Rather than relying on point-to-point solutions, maximizing AI’s potential also means creating a smooth flow of data throughout the organization so that all functions can benefit from intelligence. When the technology behind this is built with flexibility, security, and scalability in mind, you can readily embrace new developments such as agentic AI. Opening the door to capabilities like agents can enable your business to grow faster than was possible before, lifting previous talent and cost constraints.
The human advantage
Harnessing AI’s potential also inherently relies on human qualities, such as openness, collaboration, and ability to think differently. This is backed by The World Economic Forum’s latest Future of Jobs Report, which lists creativity, analytical thinking, curiosity, and lifelong learning as core skills for 2030 alongside AI and big data. As AI continues to automate tasks, these skills will be indispensable for individuals while also ensuring that the business can shape AI intentionally and responsibly.

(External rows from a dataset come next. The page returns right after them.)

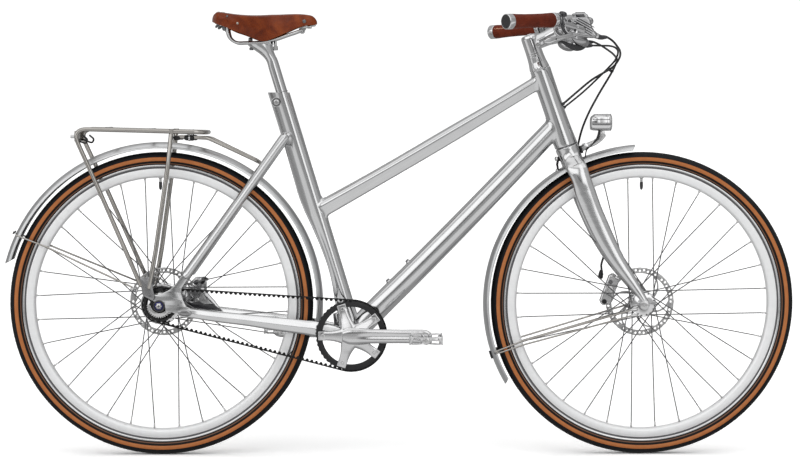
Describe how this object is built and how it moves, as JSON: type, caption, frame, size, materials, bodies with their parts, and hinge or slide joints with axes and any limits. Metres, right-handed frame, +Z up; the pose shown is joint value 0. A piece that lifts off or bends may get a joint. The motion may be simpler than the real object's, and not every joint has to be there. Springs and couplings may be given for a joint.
{
  "type": "step-through bicycle",
  "caption": "Step-through city bicycle with a raw aluminium frame, belt drive, internal-gear rear hub, disc brakes, metal fenders, tubular rear rack, headlamp and leather saddle and grips.",
  "frame": {"origin": "middle of the bicycle's length and width, on the ground under the wheels", "axes": "+X forwards towards the front wheel, +Y to the rider's left, +Z up; the drive side faces -Y"},
  "size_m": [1.8285, 0.625, 1.0262],
  "materials": {
    "frame_aluminium": "raw aluminium, polished with a fine lengthwise brush",
    "polished_aluminium": "polished",
    "fender_aluminium": "matte silver",
    "rim_aluminium": "satin silver",
    "rack_steel": "brushed stainless",
    "bright_steel": "bright stainless",
    "spoke_steel": "bright drawn wire",
    "rotor_steel": "ground stainless",
    "black_metal": "satin black anodised",
    "black_plastic": "satin black",
    "hose_black": "smooth black casing",
    "belt_rubber": "matte black toothed belt",
    "tyre_black": "matte black tread",
    "tyre_tan": "tan sidewall",
    "saddle_leather": "smooth tan-brown leather",
    "grip_leather": "stitched red-brown leather",
    "lamp_lens": "clear"
  },
  "bodies": {
    "frame": {"head_tube": "frame_aluminium", "top_tube": "frame_aluminium", "down_tube": "frame_aluminium", "seat_tube": "frame_aluminium", "seat_clamp_bolt": "bright_steel", "bottom_bracket_shell": "frame_aluminium", "bottom_bracket_cartridge": "black_metal", "chainstay_right": "frame_aluminium", "chainstay_left": "frame_aluminium", "seatstay_right": "frame_aluminium", "seatstay_left": "frame_aluminium", "headset_ring": "bright_steel", "rear_axle": "bright_steel", "rear_caliper": "polished_aluminium", "rear_fender": "fender_aluminium", "rear_fender_stay": "rack_steel", "rack": "rack_steel", "rack_brace": "rack_steel", "drive_belt": "belt_rubber", "rear_brake_hose": "hose_black", "shift_cable": "hose_black"},
    "seatpost": {"seatpost": "polished_aluminium"},
    "saddle": {"saddle_rails": "bright_steel", "saddle_leather": "saddle_leather"},
    "steering": {"fork": "frame_aluminium", "front_axle": "bright_steel", "stem": "polished_aluminium", "handlebar": "polished_aluminium", "grip_right": "grip_leather", "grip_left": "grip_leather", "lever_body_right": "polished_aluminium", "lever_body_left": "polished_aluminium", "front_fender": "fender_aluminium", "front_fender_stays": "rack_steel", "front_caliper": "polished_aluminium", "front_brake_hose": "hose_black", "lamp_bracket": "bright_steel"},
    "brake_lever_right": {"brake_lever_right": "polished_aluminium"},
    "brake_lever_left": {"brake_lever_left": "polished_aluminium"},
    "shift_lever": {"shift_lever": "black_plastic"},
    "headlamp": {"headlamp": "polished_aluminium"},
    "front_wheel": {"front_hub": "polished_aluminium", "front_rim": "rim_aluminium", "front_tyre": "tyre_black", "front_spokes_right": "spoke_steel", "front_spokes_left": "spoke_steel", "front_rotor": "rotor_steel"},
    "rear_wheel": {"rear_hub": "polished_aluminium", "rear_rim": "rim_aluminium", "rear_tyre": "tyre_black", "rear_spokes_right": "spoke_steel", "rear_spokes_left": "spoke_steel", "rear_rotor": "rotor_steel"},
    "rear_sprocket": {"rear_sprocket": "black_metal"},
    "crank": {"crank_axle": "bright_steel", "crank_arm_right": "polished_aluminium", "crank_arm_left": "polished_aluminium", "chainring": "black_metal"},
    "pedal_right": {"pedal_right": "polished_aluminium"},
    "pedal_left": {"pedal_left": "polished_aluminium"}
  },
  "joints": [
    {"name": "steering_turn", "type": "hinge", "parent": "frame", "child": "steering", "pos_m": [0.35696, 0, 0.8036], "axis": [-0.3256, 0, 0.9455], "range_deg": [-70, 70], "deforming": ["rear_brake_hose", "shift_cable"]},
    {"name": "front_wheel_spin", "type": "hinge", "parent": "steering", "child": "front_wheel", "pos_m": [0.56326, 0, 0.351], "axis": [0, 1, 0], "continuous": true},
    {"name": "rear_wheel_spin", "type": "hinge", "parent": "frame", "child": "rear_wheel", "pos_m": [-0.55174, 0, 0.351], "axis": [0, 1, 0], "continuous": true},
    {"name": "crank_turn", "type": "hinge", "parent": "frame", "child": "crank", "pos_m": [-0.11214, 0, 0.28], "axis": [0, 1, 0], "continuous": true},
    {"name": "rear_sprocket_turn", "type": "hinge", "parent": "frame", "child": "rear_sprocket", "pos_m": [-0.55174, 0, 0.351], "axis": [0, 1, 0], "continuous": true},
    {"name": "pedal_right_spin", "type": "hinge", "parent": "crank", "child": "pedal_right", "pos_m": [0.05786, -0.12, 0.28], "axis": [0, 1, 0], "continuous": true},
    {"name": "pedal_left_spin", "type": "hinge", "parent": "crank", "child": "pedal_left", "pos_m": [-0.28214, 0.12, 0.28], "axis": [0, 1, 0], "continuous": true},
    {"name": "brake_lever_right_pull", "type": "hinge", "parent": "steering", "child": "brake_lever_right", "pos_m": [0.38726, -0.185, 0.969], "axis": [-0.5411, 0.7122, -0.4472], "range_deg": [0, 8], "stiffness_Nm_per_rad": 3, "springref_deg": -17.19},
    {"name": "brake_lever_left_pull", "type": "hinge", "parent": "steering", "child": "brake_lever_left", "pos_m": [0.38726, 0.185, 0.969], "axis": [0.5411, 0.7122, 0.4472], "range_deg": [0, 8], "stiffness_Nm_per_rad": 3, "springref_deg": -17.19},
    {"name": "shift_lever_push", "type": "hinge", "parent": "steering", "child": "shift_lever", "pos_m": [0.41226, -0.15, 0.956], "axis": [0, 0, 1], "range_deg": [0, 20], "stiffness_Nm_per_rad": 0.5, "springref_deg": -17.19},
    {"name": "headlamp_tilt", "type": "hinge", "parent": "steering", "child": "headlamp", "pos_m": [0.46926, 0, 0.744], "axis": [0, 1, 0], "range_deg": [-15, 15]},
    {"name": "seatpost_height", "type": "slide", "parent": "frame", "child": "seatpost", "axis": [-0.2907, 0, 0.9568], "range_m": [-0.055, 0.045]},
    {"name": "saddle_tilt", "type": "hinge", "parent": "seatpost", "child": "saddle", "pos_m": [-0.31574, 0, 0.9415], "axis": [0, 1, 0], "range_deg": [-8, 8]}
  ],
  "couplings": [
    {"joint": "rear_sprocket_turn", "follows": "crank_turn", "ratio": 2.0909}
  ]
}
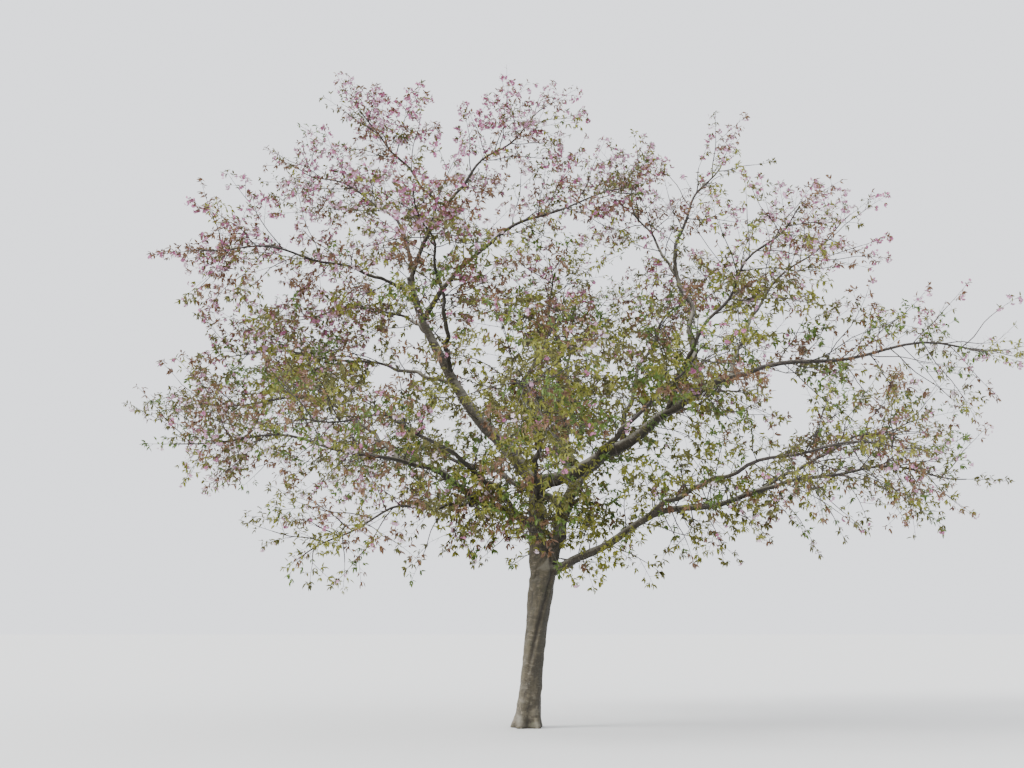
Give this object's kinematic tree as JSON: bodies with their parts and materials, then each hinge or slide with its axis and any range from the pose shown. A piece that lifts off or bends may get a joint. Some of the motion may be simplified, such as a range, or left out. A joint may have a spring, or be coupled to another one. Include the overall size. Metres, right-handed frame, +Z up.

Leaders can assess their team’s AI readiness by asking questions such as: Do our people have the right skills and mindset to maximize the effectiveness of products and services? Have we set clear parameters on what AI should and shouldn’t do? Are the goals of the system designed to augment people and meet our business goals? Ultimately, it’s you and your people who can mitigate potential risks and maximize successes so that AI meets the business’s objectives.
Think big, start small
Whenever leaders ask me for advice on implementing AI, I challenge them to think bigger about out the impact it will play on their industry and their ability to compete in the future. How can it solve a problem for their organization? By figuring this out and working backwards from the challenge, leaders can start making the right investments to build resilience. In the fast-paced AI arena, taking iterative steps and continuously learning along the way will help them achieve competitive leaps in the long run.